Впрочем, здесь нет строгих правил, и последнее слово всегда остается за мастером, который в зависимости от своей фантазии вычерчивает на коже кусочком листа кокосовой пальмы, смоченным в краске, тот или иной рисунок. Сама операция проводится с помощью набора вилок из панциря черепахи и комплекта молоточков различного размера. Вилочки макают в жидкую краску, прикладывают к намеченному контуру и ударами молоточка загоняют острые зубья под кожу.
— Раньше мы пользовались краской, которую приготовляли из сажи, образующейся при сжигании орехов лама, — любезно поясняет нам мастер из Палаули, демонстрируя свои приспособления. — Сейчас используются современные методы. Применяем сажу, образовавшуюся после сжигания керосина, — мастер показал на закопченный примус, стоящий в углу фале.
Меня охватила дрожь при одной мысли о том, сколько канцерогенных веществ и какой букет бактерий вводится при этом под кожу.
— У вас не бывает неприятностей после операций? Ваши клиенты не заболевают?
Сказав это, я тотчас же почувствовала, что мой вопрос, мягко говоря, был нетактичен. Мастер не перестает улыбаться, но атмосфера стала прохладнее. Он принялся заворачивать свои приспособления в тряпицу.
— Нет, никогда не заболевают. Все очень довольны.
И это, наверное, действительно так, потому что у мастера отличная репутация, и он имеет клиентуру на всех островах.
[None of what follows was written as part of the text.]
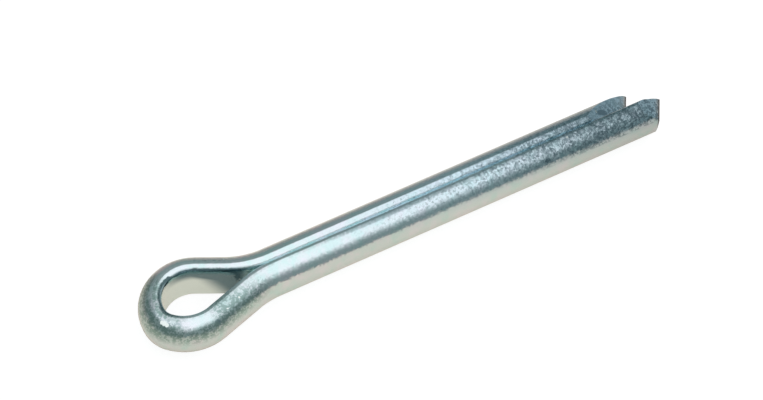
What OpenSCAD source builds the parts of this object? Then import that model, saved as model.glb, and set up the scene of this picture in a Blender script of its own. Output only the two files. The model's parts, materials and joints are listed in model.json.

— А женщинам вы делаете татуировку?
— О, очень редко. Иногда какая-нибудь девушка пожелает иметь красивый орнамент под коленями или на руках, чтобы они выглядели более эффектно в танце. Но, в принципе, женская татуировка — это не фаасамоа.
— Почему?
Мастер добродушно смеется, но разъяснять не хочет.
— Таков древний обычай, — обрывает он разговор.
Позже я узнала происхождение этого обычая. Его приписывают рассеянности богинь татуировки, сиамских близнецов Тиуула, которые привезли с островов Фиджи на Самоа первые инструменты, необходимые для этой операции. По дороге они перефразировали лозунг: «Татуируй женщин, а не мужчин!» на «Татуируй мужчин, а не женщин!» Поэтому на Самоа, в противоположность Фиджи, женщины не носят татуировку.
46
Мастер татуировки (самоан.). — Прим. авт.